TMS: Is there a big difference between installing the cut decals and the full wraps?
JM: The full wrap is much more complicated to apply. There are 11 panels, or components, to a full wrap – the sides, the bumpers, the hood, the roof, etc. And they’re huge pieces. It takes two guys just to apply the sides. We perfected the process.

One of 40 ICEE bodies with a full wrap decal that "covered every inch of the trucks."

One of 40 ICEE bodies with a full wrap decal that “covered every inch of the trucks.”

TMS: How did your background in NASCAR graphics lead you to Mickey Truck Bodies?
JM: We sold Motorsports Designs in 2006, and I stayed on as a consultant for 2 years before starting our current company, McKenzie Industries. A Mickey employee, who has since retired, was a big race fan and had heard of us, so he brought us in to do Mickey’s OEM decals. From there we started doing the body and trailer decals. It was great timing because the beverage companies were changing and improving their graphics more frequently, and they wanted perfect rolling billboards. We provided NASCAR-quality.

TMS: Is there a difference in applying decals on a race car and a truck body?
JM: Whether you’re working on a race car or a truck body, it’s a craft. They have different challenges – on a race car there are not many flat surfaces, and on a body you have all the slats in a roll-up door. When I started doing the Mickey work, I brought in Jason Ingram to train our installers. Jason works for the Richard Childress Racing team and is probably the best decal installer in the business. He does immaculate work. There’s a craft to decaling and our guys have learned that craft. I put the guys doing the Mickey units up against anybody.

TMS: Do the decal installers work for McKenzie Industries or Mickey Truck Bodies?
JM: Our installers are all independent contractors, and there’s a reason for that. Installing decals is all they do – they have no other job responsibilities – and they do it to perfection. We provide a place for them to work and plenty of quality work. They come in with their own tools and they can work the hours they want – nights, weekends. It enables us to keep a core group of 10 to 12 highly professional installers. Six of them rely on us virtually full time for their employment, and another six are available on demand. These guys come in to apply decals – they don’t let a desk grow under their seats.

TMS: Has the beverage industry embraced the concept of full wrap decals like NASCAR did?
JM: We just did full wraps on 40 ICEE bodies for Mickey — the most vinyl ever put on a Mickey body. We covered every inch of the trucks – cabs, fenders,  doors, rub rails, headers. We actually wrapped the rear bumper – which was a first for us and probably the first for anybody.

But in general, you won’t see a lot of full wraps in the beverage industry in the near future. The compound curves are difficult to work with. And after 2 or 3 years they won’t look as good with all the wear and tear – especially on the roll-up doors from all the opening and closing. You have to remember that the race cars get new decals every Monday morning after a race.
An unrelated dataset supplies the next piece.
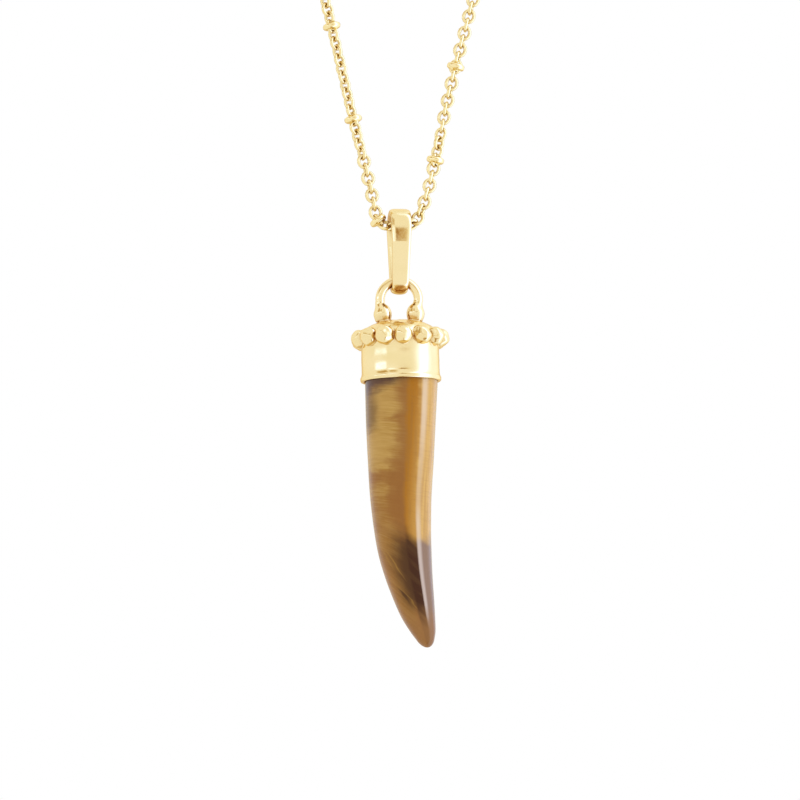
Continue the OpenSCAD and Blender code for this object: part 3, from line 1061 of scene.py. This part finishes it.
def dome_profile(radius, steps=14):
    """Radii and heights of the dome, from the middle to the edge."""
    angles = [math.pi / 2 * i / steps for i in range(steps + 1)]
    return [(radius * math.sin(t) + 0.001, dome_z - dome_fall * (1 - math.cos(t)))
            for t in angles]


seat_z = rim_z + horn_seat + horn_fit
lip_top = rim_z + lip_h
# The lathe left two faint waves in the band, which break up what it mirrors
wave_h = 1.83
wave_depth = 0.008
wave_z = -7.05
# Above the lip the band flares a little
flare_r = 1.5
flare_h = 0.6


def band_point(height):
    """The band's radius and height where it is turned."""
    radius = band_r + wave_depth * math.sin(2 * math.pi * (wave_z - height) / wave_h)
    below = max(0, lip_top + flare_h - height)
    return radius + flare_r - math.sqrt(flare_r ** 2 - below ** 2), height


band_steps = 44
cup_profile = dome_profile(band_r) + [
    band_point(beads_z + (lip_top - beads_z) * i / band_steps) for i in range(band_steps + 1)]
lip_stand = 0.06
lip_r = cup_profile[-1][0] + lip_stand
# The lip's rounded corners, the rim's flat end, then the bore up to the horn's seat
cup_profile += [
    (lip_r - 0.02, lip_top - 0.04), (lip_r, lip_top - 0.11), (lip_r, rim_z + 0.25),
    (lip_r - 0.04, rim_z + 0.1), (lip_r - 0.1, rim_z + 0.03), (lip_r - 0.2, rim_z),
    (bore_r + 0.04, rim_z), (bore_r, rim_z + 0.04), (bore_r, seat_z), (0.001, seat_z),
]
cup_steps = 160
cup = turned("cup", cup_profile, cup_steps)
print("the cup's band is", round(2 * band_r, 2), "mm wide")

# %% [markdown]
# The collar's thirteen beads are each a little different: flattened, turned and dented by the
# hammer. They repeat round a circle, so they are a small Geometry Nodes tree: a ball with
# twelve weak flats, made of a cube's even grid, is put on the points of a circle with a
# random turn and size from a fixed seed, and dented by noise once the copies are real.

# %% One hammered bead
collar_tree, given = geometry_tree("collar beads", {
    "Beads": "Int", "Circle Radius": "Float", "Bead Size": "Float", "Facets": "Float",
    "Dent": "Float", "Loose Turn": "Float", "Seed": "Int", "Metal": "Material",
})
collar_node = partial(first, collar_tree)
collar_maths = partial(maths, collar_tree)


def scaled(vector, factor):
    """A vector of the collar's tree, made longer by a factor."""
    return collar_node("ShaderNodeVectorMath", {0: vector, "Scale": factor}, operation="SCALE")


# How far out the flats lie, on a ball of radius 1
flat_at = 0.88
cube_grid = 15
cube = collar_node("GeometryNodeMeshCube", {
    "Size": (1, 1, 1), **{"Vertices " + axis: cube_grid for axis in "XYZ"}})
place = collar_node("GeometryNodeInputPosition")
way = collar_node("ShaderNodeVectorMath", {0: place}, operation="NORMALIZE")
# The hammer leaves twelve flats, which look the way of an icosahedron's corners
corners = collar_node("GeometryNodeMeshIcoSphere", {"Radius": 1.0})
nearest = collar_node("GeometryNodeSampleNearest", {
    "Geometry": corners, "Sample Position": way})
flat_way = collar_node("GeometryNodeSampleIndex", {
    "Geometry": corners, "Value": place, "Index": nearest}, data_type="FLOAT_VECTOR")
facing_flat = node(collar_tree, "ShaderNodeVectorMath", {
    0: way, 1: flat_way}, operation="DOT_PRODUCT").outputs["Value"]
on_flat = scaled(way, collar_maths("DIVIDE", flat_at, facing_flat))
faceted = node(collar_tree, "ShaderNodeMix", {
    0: given["Facets"], 4: way, 5: on_flat}, data_type="VECTOR").outputs[1]
sized = scaled(faceted, collar_maths("MULTIPLY", given["Bead Size"], 0.5))
one_bead = collar_node("GeometryNodeSetPosition", {"Geometry": cube, "Position": sized})

# %% The circle of beads
circle = collar_node("GeometryNodeCurvePrimitiveCircle", {
    "Resolution": given["Beads"], "Radius": given["Circle Radius"]})
spots = collar_node("GeometryNodeCurveToPoints", {"Curve": circle}, mode="EVALUATED")
outward = collar_node("FunctionNodeAlignRotationToVector", {
    "Vector": collar_node("GeometryNodeInputPosition")}, axis="X", pivot_axis="Z")
# The smallest and the largest bead, as shares of the size
smallest = (0.98, 0.98, 0.98)
largest = (1.08, 1.08, 1.15)
wobble = collar_node("FunctionNodeRandomValue", {
    0: (-1, -1, -1), 1: (1, 1, 1), "Seed": given["Seed"]}, data_type="FLOAT_VECTOR")
growth = collar_node("FunctionNodeRandomValue", {
    0: smallest, 1: largest, "Seed": collar_maths("ADD", given["Seed"], 1)},
    data_type="FLOAT_VECTOR")
knock = collar_node("FunctionNodeEulerToRotation", {
    "Euler": scaled(wobble, given["Loose Turn"])})
knocked = collar_node("FunctionNodeRotateRotation", {
    "Rotation": outward, "Rotate By": knock}, rotation_space="LOCAL")
copies = collar_node("GeometryNodeInstanceOnPoints", {
    "Points": spots, "Instance": one_bead, "Rotation": knocked, "Scale": growth})
real = collar_node("GeometryNodeRealizeInstances", {"Geometry": copies})
hammer = collar_node("ShaderNodeTexNoise", {"Scale": 0.9, "Detail": 1.0})
dent = collar_maths("MULTIPLY", collar_maths("SUBTRACT", hammer, 0.5), given["Dent"])
dented = collar_node("GeometryNodeSetPosition", {
    "Geometry": real, "Offset": scaled(collar_node("GeometryNodeInputNormal"), dent)})
end_tree(collar_tree, dented, given["Metal"])
print("the collar's tree has", len(collar_tree.nodes), "nodes")

# %% [markdown]
# Beads, dome, loop and feet are soldered: metal runs into every corner between them. A
# boolean union would leave those corners knife sharp. A voxel remesh of the overlapping
# parts fuses them into one skin, and a few passes of smoothing fill the corners as solder
# does. The cup's plain band keeps its exact turned surface, so the fused part is only a thin
# inner shell there, just inside the band.

# %% Cap
bead_count = 13
bead_d = 2.3
bead_out = 0.12
bead_turn = 5
bead_facets = 0.4
bead_dent = 0.25
bead_knock = math.radians(60)
collar_seed = 8
collar = mesh_object("collar", [(0, 0, 0)], [])
run_tree(collar, collar_tree, {
    "Beads": bead_count, "Circle Radius": band_r + bead_out, "Bead Size": bead_d,
    "Facets": bead_facets, "Dent": bead_dent, "Loose Turn": bead_knock, "Seed": collar_seed,
    "Metal": gold,
})
outwards(collar.data)
collar.data.transform(Matrix.Translation((0, 0, beads_z))
                      @ Matrix.Rotation(math.radians(bead_turn - 90), 4, "Z"))

# A shell under the beads, which ends inside the band's wall and keeps clear of its faces
shell_clear = 0.02
shell_steps = 120
shell_r = band_r - shell_clear
shell_bore = bore_r + shell_clear
shell_foot = beads_z - 1.3
shell_seat = seat_z + 0.05
shell = turned("shell", dome_profile(shell_r + 0.04) + [
    (shell_r, beads_z + 0.5), (shell_r, shell_foot), (shell_bore, shell_foot),
    (shell_bore, shell_seat), (0.001, shell_seat)], shell_steps)

# The loop: an arc whose ends swell into two feet, given by place aside, height and radius
loop_r = (loop_d - loop_wire) / 2
loop_turn = 8
loop_points = arc(Vector(), loop_r, -loop_turn, 180 + loop_turn, steps=44)
loop_bar = swept("loop_bar", loop_points, [loop_wire / 2] * len(loop_points), sides=24)
foot_shape = [
    (2.37, -0.25, 0.58), (2.35, -0.55, 0.6), (2.28, -0.8, 0.74), (2.19, -1.05, 0.92),
    (2.11, -1.35, 1.07), (2.07, -1.7, 1.14), (2.05, -2.05, 1.12), (2.05, -2.4, 1.02),
    (2.05, -2.8, 0.9),
]
feet = [swept("foot", [Vector((side * x + foot_aside, 0, z)) for x, z, _ in foot_shape],
              [radius for *_, radius in foot_shape], sides=24) for side in (1, -1)]
# A short stub stands out of the left foot's shoulder
stub_at = Vector((-2.02, -0.42, -1.2))
stub_d = 1.1
stub_squash = 0.8
stub = ball("stub", stub_at, stub_d, stub_squash)

solder = joined("solder", [collar, shell, loop_bar, *feet, stub])
remesh = solder.modifiers.new("fused", "REMESH")
remesh.mode = "VOXEL"
remesh.voxel_size = 0.07
relax = solder.modifiers.new("solder fillets", "SMOOTH")
relax.factor = 0.5
relax.iterations = 3
applied(solder)
# Inside the cup nothing shows, so fewer faces are enough
seat_margin = 0.15
bore_margin = 0.1
inside = solder.vertex_groups.new(name="inside")
inside.add([vertex.index for vertex in solder.data.vertices if vertex.co.z < seat_z + seat_margin
            and vertex.co.xy.length < bore_r + bore_margin], 1, "REPLACE")
thin = solder.modifiers.new("thinned inside", "DECIMATE")
thin.ratio = 0.5
thin.vertex_group = "inside"
applied(solder)
cap = joined("cap_and_loop", [cup, solder])

# A casting is never quite even: slow noise moves every point by a hair, and the hammer has
# left shallow dents above the band. Vector noise starts from the clock unless it has a seed
casting_wave = 0.03
wave_pace = 0.55
hammer_dent = 0.06
dent_pace = 1.5
noise_seed = 4
noise.seed_set(noise_seed)
# The dents start this far below the beads' middle, and fade out over the dome's top
dents_below = 0.5
dents_over = 0.3
dents_fade = 0.4
for vertex in cap.data.vertices:
    above = min(clamped(vertex.co.z - beads_z + dents_below),
                clamped((dome_z + dents_over - vertex.co.z) / dents_fade))
    dent = noise.noise_vector(vertex.co * dent_pace) * hammer_dent * above
    vertex.co += casting_wave * noise.noise_vector(vertex.co * wave_pace) + dent
cap.data.transform(hang)
finished(cap, gold, "drop", "gold", "cap")

# %% [markdown]
# ## Horn
#
# The horn is ground from one piece of stone: slightly squarish in section, tapering slowly
# and then faster, and bending to the right at its tip. Its outline is the CAD model's own
# table of shares, made smooth in finer steps. Each row is a ring, and the UV map that the
# stone's material reads is written with the mesh: U from left to right, V from cap to tip.
# The layers slant through the stone, so behind its middle U shifts the further back it is,
# and the back shows other parts of the same zones.

# %% Horn
horn_depth = 8.7
horn_l = 33.3
horn_bend = 2.5
horn_square = 2.2
horn_sides = 96
horn_steps = 10
nose_steps = 14
nose_from = math.radians(38)
tip_aside = 1.06
tip_size = 0.004
horn_rows = [
    (0, 1, 0.03), (0.16, 0.955, -0.04), (0.31, 0.9, -0.08), (0.43, 0.845, -0.11),
    (0.55, 0.785, -0.06), (0.64, 0.735, 0.03), (0.73, 0.655, 0.2), (0.82, 0.555, 0.44),
    (0.885, 0.462, 0.64), (0.94, 0.345, 0.86), (0.97, 0.25, 0.97),
]
rows = smooth([Vector(row) for row in horn_rows], horn_steps)
last = rows[-1]
# The nose is the upper part of an oval, from where the oval is as steep as the last rows
for i in range(1, nose_steps + 1):
    t = nose_from + (math.pi / 2 - nose_from) * i / nose_steps
    along = (math.sin(t) - math.sin(nose_from)) / (1 - math.sin(nose_from))
    nose_row = last.lerp(Vector((1, 0, tip_aside)), along)
    nose_row[1] = last[1] * max(math.cos(t) / math.cos(nose_from), tip_size)
    rows.append(nose_row)
heights = [rim_z + horn_seat] + [rim_z - horn_l * row[0] for row in rows]
rows.insert(0, rows[0].copy())


def horn_ring(height, size, aside):
    """One ring of the horn, a slightly squarish oval."""
    flat = [squarish(angle, horn_square) for angle in angles_round(horn_sides)]
    return [Vector((x * size * horn_w / 2 + aside * horn_bend, y * size * horn_depth / 2, height))
            for x, y in flat]


horn = lofted("stone_horn", [
    horn_ring(height, row[1], row[2]) for height, row in zip(heights, rows)], False)


def row_at(height):
    """The horn's share of width and bend at a height."""
    share = max(0, (rim_z - height) / horn_l)
    for here, there in zip(rows[1:], rows[2:]):
        if share <= there[0]:
            part = (share - here[0]) / (there[0] - here[0])
            return here.lerp(there, part)
    return rows[-1]


layer_slant = 1.2
layer_dip = 0.25
# The least width that U is measured by, so that it stays calm at the very tip
thinnest = 0.3
uv_layer = horn.data.uv_layers.new(name="UVMap")
for loop in horn.data.loops:
    point = horn.data.vertices[loop.vertex_index].co
    row = row_at(point.z)
    aside = (point.x - row[2] * horn_bend) / max(row[1] * horn_w, thinnest)
    behind = max(0, point.y) / horn_depth
    uv_layer.data[loop.index].uv = (0.5 + aside - layer_slant * behind,
                                    (rim_z - point.z) / horn_l - layer_dip * behind)
horn.data.transform(hang)
finished(horn, stone, "drop", "stone", "horn")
TMS: Are all decal materials created equal?
JM: We’ve run into many scenarios where companies try to save money on graphics by using inferior materials, but rarely on a Mickey unit. These companies know they are buying the best bodies and trailers in the business, so they want to supply the best possible graphics. The graphics suppliers seem to go all out for Mickey. They do not take Mickey’s history, quality and expertise lightly. I think it also helps when they see that these decals are being installed by NASCAR –trained professionals for a company that at one point was doing the graphics for 20 of the top NASCAR racing teams. I guess that just inspires excellence throughout the process.

Installers are NASCAR-trained. "I put the guys doing the Mickey units up against anybody," says John McKenzie.

Installers are NASCAR-trained. “I put the guys doing the Mickey units up against anybody,” says John McKenzie.

TMS: What role does Mickey play in the actual process?
JM: Mickey salespeople have a tremendous liaison with both the beverage companies and the decal manufacturers, so before the job gets to the final approval stage, everybody knows what’s going to fit or not fit. It’s difficult when the decal makers design the graphics based on the brand specs alone, without knowing anything about the body or trailer. That’s not the case with a Mickey unit.

TMS: What does McKenzie Industries do to make sure everyone is singing from the same hymn book?
JM: We’re taking a much more proactive approach in getting the layouts ahead of time so that we can study them and be ready to apply the graphics as soon as the trucks arrive. It makes for a higher quality, more efficient and usually faster installation. The Mickey sales people have been wonderful to work with to get us the layouts so that we know what’s coming down the pike and can be better prepared. We also work closely with the company that actually produces the graphics. We want to make sure everything fits.

TMS: What’s the next big innovation on the horizon for decal applications?
JM: The biggest thing now is the egress technology. All the premium decal manufacturers – 3M, Avery, Oracal – are using egress adhesive systems. The liner of the decal is embossed so that when it’s wound up tight in manufacturing it will make an impression in the adhesive, which allows the air to exit. That helps eliminate bubbles and wrinkles. It make our work a lot easier.

TMS: So the egress technology is here. What’s next?
JM: I think the next thing is to improve the decal removability. Some vinyls go on and come off like post-it notes. And I think that’s where they are all headed – to be able to be taken off as fast as they are put on without leaving any residue. That would make perfect sense since these big branded companies are changing their graphics so frequently these days. We developed some of that technology in the racing industry because their graphics have to come off first thing every Monday morning after a race. Removability is the biggest thing in racing and I think it’s going to be the same way in the truck body and trailer business.